13. The memory hierarchy method for graph neural network processing according to claim 12, further comprising buffering, by the non-volatile memory, the structure and attribute data for the set of graph data including the root node and corresponding neighbor nodes in the non-volatile memory when the volatile memory is full.

14. The memory hierarchy method for graph neural network processing according to claim 12, further comprising:

caching, by the host, the structure and attribute data for the set of graph data including the root node and corresponding neighbor nodes;

maintaining, by the host, information about recently accessed nodes; and

processing, by the host, the structure and attribute data for the set of graph data including the root node and corresponding neighbor nodes from the cache based on the information about recently accessed nodes.

15. The memory hierarchy method for graph neural network processing according to claim 12, further comprising:

storing structure data of the graph data in a single level cell memory array of the non-volatile memory; and

storing attribute data of the graph data in a multilevel cell memory array of the non-volatile memory.

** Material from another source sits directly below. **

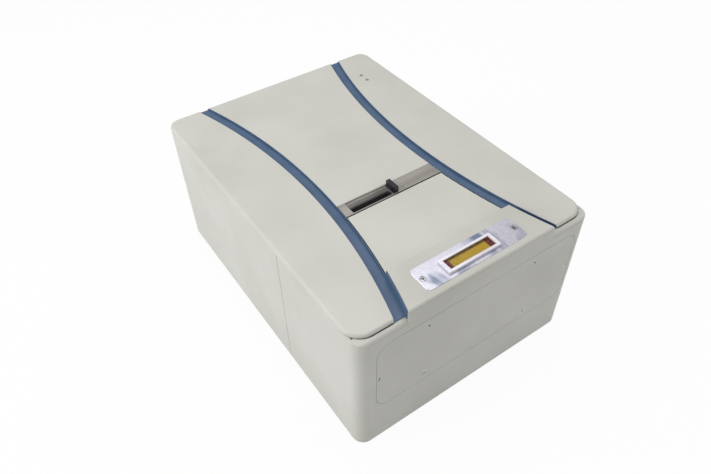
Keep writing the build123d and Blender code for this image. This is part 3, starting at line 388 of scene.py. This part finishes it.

16. The memory hierarchy method for graph neural network processing according to claim 12, wherein the prearranged data structure in the volatile memory includes a first portion including root node and neighbor node numbers and a second portion including attribute data.

17. The memory hierarchy method for graph neural network processing according to claim 12, wherein the prearranged data structure in the volatile memory includes one or more pages including the structure data including root node and neighbor node numbers and the attribute data.